____ PROVIDED DATA
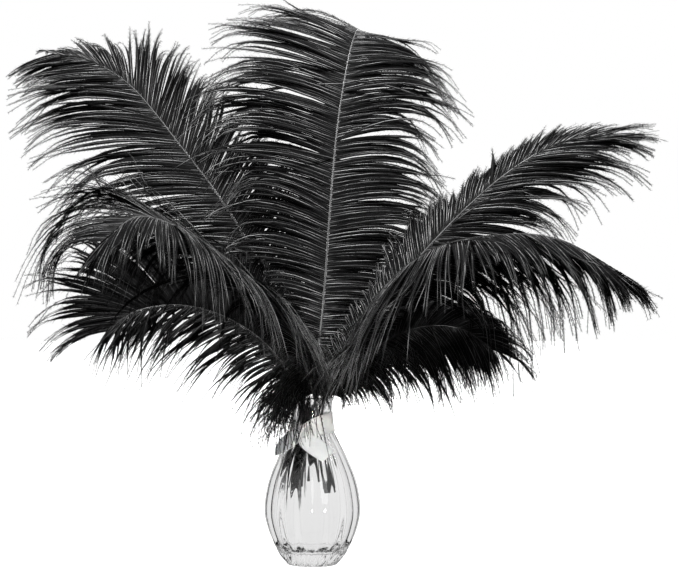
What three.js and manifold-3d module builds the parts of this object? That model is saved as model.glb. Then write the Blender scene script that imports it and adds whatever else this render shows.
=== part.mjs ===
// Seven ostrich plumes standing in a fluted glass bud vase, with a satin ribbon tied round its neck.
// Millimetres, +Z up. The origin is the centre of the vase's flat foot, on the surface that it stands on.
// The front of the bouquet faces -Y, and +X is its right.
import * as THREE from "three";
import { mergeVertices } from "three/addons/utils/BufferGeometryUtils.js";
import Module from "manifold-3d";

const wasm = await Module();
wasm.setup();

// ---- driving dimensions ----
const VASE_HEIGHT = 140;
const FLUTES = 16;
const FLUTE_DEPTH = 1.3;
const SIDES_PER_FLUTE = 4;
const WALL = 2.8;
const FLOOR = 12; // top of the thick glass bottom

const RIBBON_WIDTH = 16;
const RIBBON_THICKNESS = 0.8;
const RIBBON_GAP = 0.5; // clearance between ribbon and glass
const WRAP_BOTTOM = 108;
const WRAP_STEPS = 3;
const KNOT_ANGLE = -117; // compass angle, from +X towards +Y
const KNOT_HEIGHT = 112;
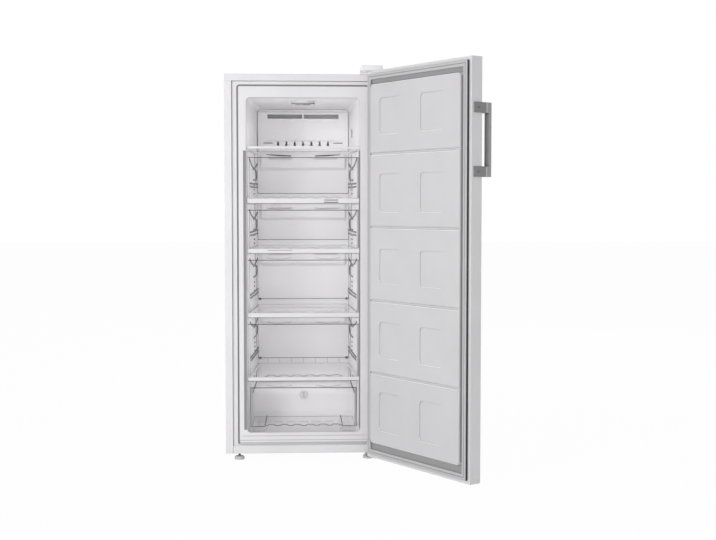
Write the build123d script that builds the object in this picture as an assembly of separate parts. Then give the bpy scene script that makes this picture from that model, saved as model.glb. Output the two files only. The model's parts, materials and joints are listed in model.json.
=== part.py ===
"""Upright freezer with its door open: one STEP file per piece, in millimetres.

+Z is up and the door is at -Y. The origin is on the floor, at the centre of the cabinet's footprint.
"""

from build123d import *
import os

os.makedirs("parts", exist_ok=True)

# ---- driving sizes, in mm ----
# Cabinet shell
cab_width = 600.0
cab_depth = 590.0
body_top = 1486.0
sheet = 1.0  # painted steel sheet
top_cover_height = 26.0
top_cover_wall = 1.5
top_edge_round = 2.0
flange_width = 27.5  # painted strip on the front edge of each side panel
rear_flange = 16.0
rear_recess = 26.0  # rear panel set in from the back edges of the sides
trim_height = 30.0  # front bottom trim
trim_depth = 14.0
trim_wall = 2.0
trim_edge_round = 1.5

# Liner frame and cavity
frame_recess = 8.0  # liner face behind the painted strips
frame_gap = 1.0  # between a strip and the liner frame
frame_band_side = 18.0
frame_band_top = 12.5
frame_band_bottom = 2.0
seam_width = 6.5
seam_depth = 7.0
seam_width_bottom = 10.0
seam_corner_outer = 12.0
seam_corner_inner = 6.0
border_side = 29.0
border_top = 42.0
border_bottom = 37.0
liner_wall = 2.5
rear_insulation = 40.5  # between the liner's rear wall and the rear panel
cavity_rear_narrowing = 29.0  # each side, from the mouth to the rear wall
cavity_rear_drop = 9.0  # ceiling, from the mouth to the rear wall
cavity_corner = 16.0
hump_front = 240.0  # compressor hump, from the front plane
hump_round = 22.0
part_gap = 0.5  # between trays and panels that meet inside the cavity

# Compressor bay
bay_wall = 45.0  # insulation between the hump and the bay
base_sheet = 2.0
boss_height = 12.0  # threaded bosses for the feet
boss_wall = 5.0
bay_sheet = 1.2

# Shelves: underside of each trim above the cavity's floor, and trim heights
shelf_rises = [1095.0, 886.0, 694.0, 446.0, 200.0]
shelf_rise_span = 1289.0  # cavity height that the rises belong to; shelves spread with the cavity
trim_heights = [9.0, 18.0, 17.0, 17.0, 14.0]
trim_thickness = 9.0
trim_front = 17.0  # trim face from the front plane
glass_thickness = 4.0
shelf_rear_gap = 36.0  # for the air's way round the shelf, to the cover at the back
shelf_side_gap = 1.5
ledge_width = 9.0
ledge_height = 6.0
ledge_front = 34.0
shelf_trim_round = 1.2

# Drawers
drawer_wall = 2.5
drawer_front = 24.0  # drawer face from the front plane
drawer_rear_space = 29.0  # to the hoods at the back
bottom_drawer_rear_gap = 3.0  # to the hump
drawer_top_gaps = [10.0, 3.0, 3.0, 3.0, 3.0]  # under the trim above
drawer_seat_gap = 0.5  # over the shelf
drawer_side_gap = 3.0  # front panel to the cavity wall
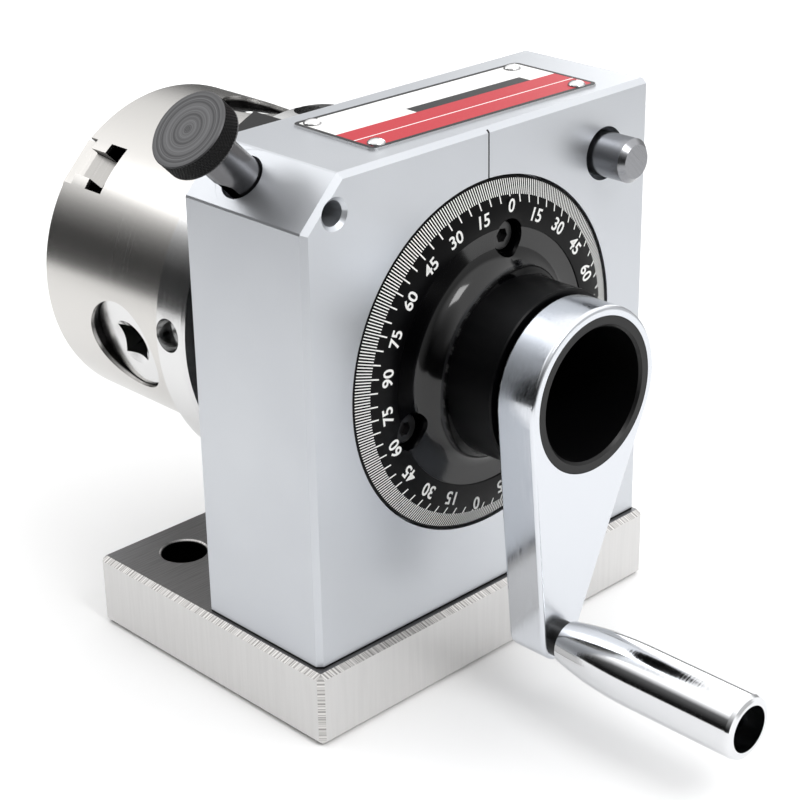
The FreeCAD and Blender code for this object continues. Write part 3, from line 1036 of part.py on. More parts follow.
________
EXERCISE: Reproduce the material above, every line of it, exactly.

OUTPUT OF THE TASK:
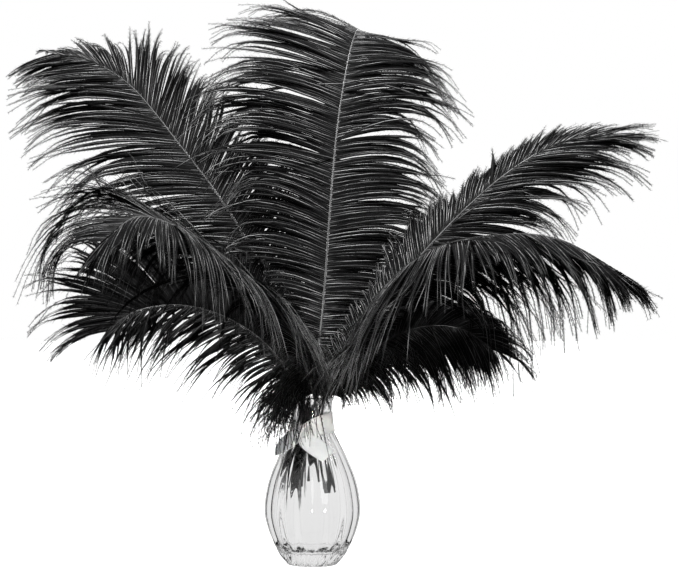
What three.js and manifold-3d module builds the parts of this object? That model is saved as model.glb. Then write the Blender scene script that imports it and adds whatever else this render shows.
=== part.mjs ===
// Seven ostrich plumes standing in a fluted glass bud vase, with a satin ribbon tied round its neck.
// Millimetres, +Z up. The origin is the centre of the vase's flat foot, on the surface that it stands on.
// The front of the bouquet faces -Y, and +X is its right.
import * as THREE from "three";
import { mergeVertices } from "three/addons/utils/BufferGeometryUtils.js";
import Module from "manifold-3d";

const wasm = await Module();
wasm.setup();

// ---- driving dimensions ----
const VASE_HEIGHT = 140;
const FLUTES = 16;
const FLUTE_DEPTH = 1.3;
const SIDES_PER_FLUTE = 4;
const WALL = 2.8;
const FLOOR = 12; // top of the thick glass bottom

const RIBBON_WIDTH = 16;
const RIBBON_THICKNESS = 0.8;
const RIBBON_GAP = 0.5; // clearance between ribbon and glass
const WRAP_BOTTOM = 108;
const WRAP_STEPS = 3;
const KNOT_ANGLE = -117; // compass angle, from +X towards +Y
const KNOT_HEIGHT = 112;
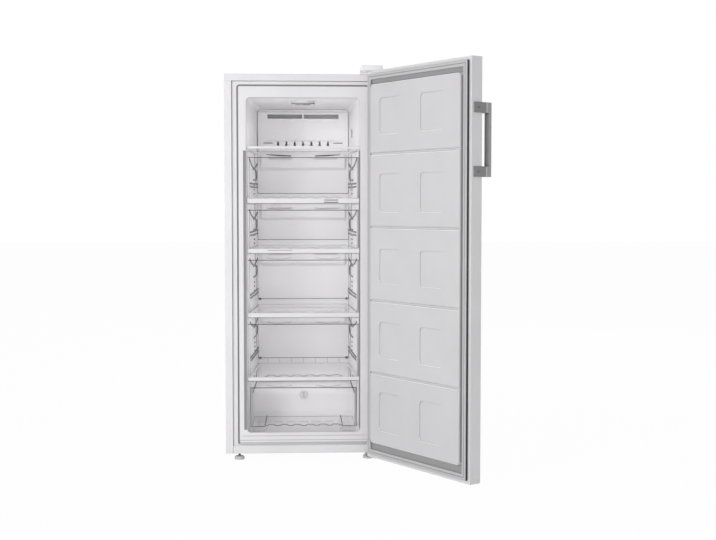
Write the build123d script that builds the object in this picture as an assembly of separate parts. Then give the bpy scene script that makes this picture from that model, saved as model.glb. Output the two files only. The model's parts, materials and joints are listed in model.json.
=== part.py ===
"""Upright freezer with its door open: one STEP file per piece, in millimetres.

+Z is up and the door is at -Y. The origin is on the floor, at the centre of the cabinet's footprint.
"""

from build123d import *
import os

os.makedirs("parts", exist_ok=True)

# ---- driving sizes, in mm ----
# Cabinet shell
cab_width = 600.0
cab_depth = 590.0
body_top = 1486.0
sheet = 1.0  # painted steel sheet
top_cover_height = 26.0
top_cover_wall = 1.5
top_edge_round = 2.0
flange_width = 27.5  # painted strip on the front edge of each side panel
rear_flange = 16.0
rear_recess = 26.0  # rear panel set in from the back edges of the sides
trim_height = 30.0  # front bottom trim
trim_depth = 14.0
trim_wall = 2.0
trim_edge_round = 1.5

# Liner frame and cavity
frame_recess = 8.0  # liner face behind the painted strips
frame_gap = 1.0  # between a strip and the liner frame
frame_band_side = 18.0
frame_band_top = 12.5
frame_band_bottom = 2.0
seam_width = 6.5
seam_depth = 7.0
seam_width_bottom = 10.0
seam_corner_outer = 12.0
seam_corner_inner = 6.0
border_side = 29.0
border_top = 42.0
border_bottom = 37.0
liner_wall = 2.5
rear_insulation = 40.5  # between the liner's rear wall and the rear panel
cavity_rear_narrowing = 29.0  # each side, from the mouth to the rear wall
cavity_rear_drop = 9.0  # ceiling, from the mouth to the rear wall
cavity_corner = 16.0
hump_front = 240.0  # compressor hump, from the front plane
hump_round = 22.0
part_gap = 0.5  # between trays and panels that meet inside the cavity

# Compressor bay
bay_wall = 45.0  # insulation between the hump and the bay
base_sheet = 2.0
boss_height = 12.0  # threaded bosses for the feet
boss_wall = 5.0
bay_sheet = 1.2

# Shelves: underside of each trim above the cavity's floor, and trim heights
shelf_rises = [1095.0, 886.0, 694.0, 446.0, 200.0]
shelf_rise_span = 1289.0  # cavity height that the rises belong to; shelves spread with the cavity
trim_heights = [9.0, 18.0, 17.0, 17.0, 14.0]
trim_thickness = 9.0
trim_front = 17.0  # trim face from the front plane
glass_thickness = 4.0
shelf_rear_gap = 36.0  # for the air's way round the shelf, to the cover at the back
shelf_side_gap = 1.5
ledge_width = 9.0
ledge_height = 6.0
ledge_front = 34.0
shelf_trim_round = 1.2

# Drawers
drawer_wall = 2.5
drawer_front = 24.0  # drawer face from the front plane
drawer_rear_space = 29.0  # to the hoods at the back
bottom_drawer_rear_gap = 3.0  # to the hump
drawer_top_gaps = [10.0, 3.0, 3.0, 3.0, 3.0]  # under the trim above
drawer_seat_gap = 0.5  # over the shelf
drawer_side_gap = 3.0  # front panel to the cavity wall
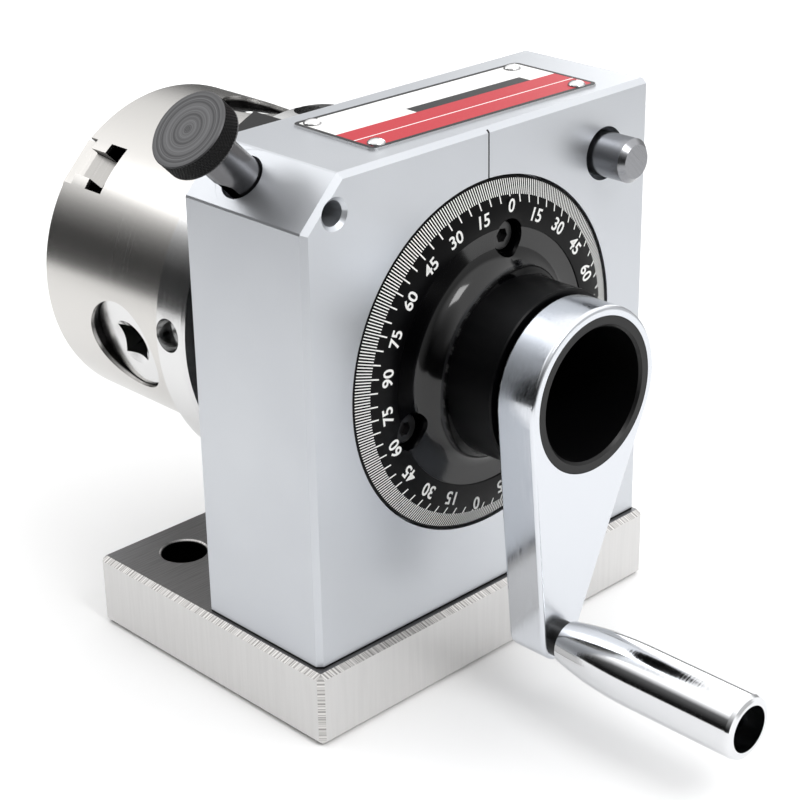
The FreeCAD and Blender code for this object continues. Write part 3, from line 1036 of part.py on. More parts follow.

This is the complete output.